First Annual Release: The Arizona Budget Then and Now
Arizona Budget: Then and Now illuminates the change in Arizona state spending over the last twenty years. During the 2022 legislative session, it is vital for citizens to be aware of the state’s spending history, the entirety of the budget and the rapid pace of the recent spending increases, and influx of new State & Federal monies.
Policymakers are faced with historic General Fund cash and structural surpluses, and revenue growth that is far outpacing Executive and Legislative estimates – all despite record investments in spending areas like Education & Public Safety. A new sales tax on remote-sellers, broader income tax base, and business-friendly policies have spurred rapid tax revenue growth, and revenue collections are structurally outpacing new spending commitments. This trend appears both persistent and growing – the structural surplus has increased from $400 million in FY18 to more than $2.4 billion this year.
Methodology
The findings of this report are generated from the annual appropriations reports compiled by the Arizona Joint Legislative Budget Committee (JLBC) and Governor’s Office of Strategic Planning & Budgeting (OSPB). These reports draw from each of the annual appropriations bills, which authorize funding for each state department. The reports include appropriations from all funds including General Funds and Other Appropriated Funds, and spending from Federal Funds and other Non-Appropriated Funds. In general, “spending” and “appropriation” are used synonymously for appropriated funds throughout this report, unless explicitly clarified.
Appropriated Fund: Legislatively mandated segregation of monies into separate funds, which are specifically subject to the annual Legislative appropriations process. The General Fund (GF) is the state’s largest Appropriated Fund, as opposed to Other Funds (OF).
Non-Appropriated Fund: These funds are statutorily appropriated and not subject to the annual Legislative appropriations process. Subject to available fund monies and state law, an Agency may freely spend these monies. Federal Funds are included in non-appropriated spending.
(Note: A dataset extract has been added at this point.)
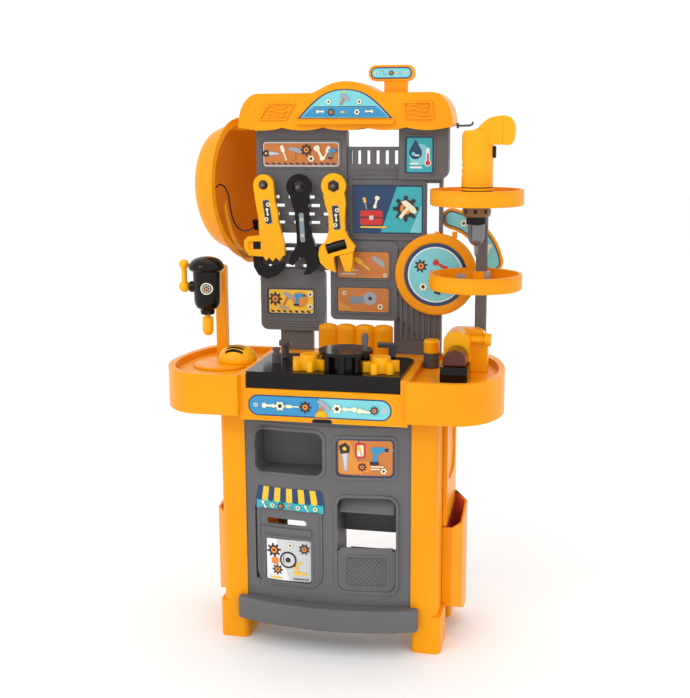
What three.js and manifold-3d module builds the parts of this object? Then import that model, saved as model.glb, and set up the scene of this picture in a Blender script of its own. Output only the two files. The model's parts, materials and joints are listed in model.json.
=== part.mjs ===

Federal Funds: Amounts collected and made available to this state by the federal government, usually in the form of grants or matching entitlement funding. Though not subject to Legislative appropriation, the Legislature maintains some control over a subset of Federal Funds through the ‘expenditure authority’ process.
Cash Balance: The remaining, unexpended and unencumbered cash in a fund at the end of a fiscal year. Specifically, revenues minus expenditures plus beginning balance.
Structural Balance: The ongoing balance in a fund at the end of a fiscal year. Specifically, ongoing revenues minus ongoing expenditures. This is intended to reflect the long-term fiscal stability of a particular Fund (typically the General Fund).
Source: http://leg.colorado.gov/sites/default/files/understanding_the_state_budget_information_paper.pdf
Key Findings
- Since 2018, Arizona’s ongoing General Fund revenue growth has averaged 9.5% – versus just 3.8% for the five years prior
- Growth is being fueled by sales and income tax collections and pre-dates the pandemic & associated Federal stimulus.
- Separate accounting by the Department of Revenue clearly flags Arizona’s new remote seller’s sales tax revenues as outperforming estimates.
- This cycle has been the fastest for General Fund revenue growth since the 5-year period ending in fiscal year 2007.
- Policymakers have been able to rapidly increase inflation-adjusted spending for critical areas, like K-12 education, without exhausting the post-2018 surplus and within more traditional revenue expectation limits
- Over the last ten years, real (inflation adjusted) annual K-12 education spending has increased by more than $2.2 billion and is nearly half of General Fund spending. Per-pupil funding (total and inflation adjusted) is the highest it has ever been.
- Despite a 7.8% increase in ongoing spending this year, the projected General Fund structural surplus still increased 12.4% to $2.4 billion.
- Despite policymaker intent, the 2019 Tax Omnibus bill was not revenue neutral and permanently grew the state tax base
- The 2019 Tax Omnibus (Arizona laws 2019, Ch. 273) repealed various income tax exemptions and for the first-time applied state sales taxes to out-of-state sellers; offsetting rate reductions were insufficient to maintain neutrality.
- Current revenue collections and structural surpluses are not sustainable given the state’s ongoing spending needs. The structural balance has increased rapidly from $400 million in FY18 to $2.4 billion this year, despite investments in education, public health & safety, and capital.
- Growth in spending outside of the General Fund (and particularly growth in non-appropriated spending) makes it more difficult for the Legislature and the Public to oversee the growth in government and state spending – policymakers should work to reverse this trend
- Other Fund spending increased 3.6 times faster than General Fund spending over the last twenty years.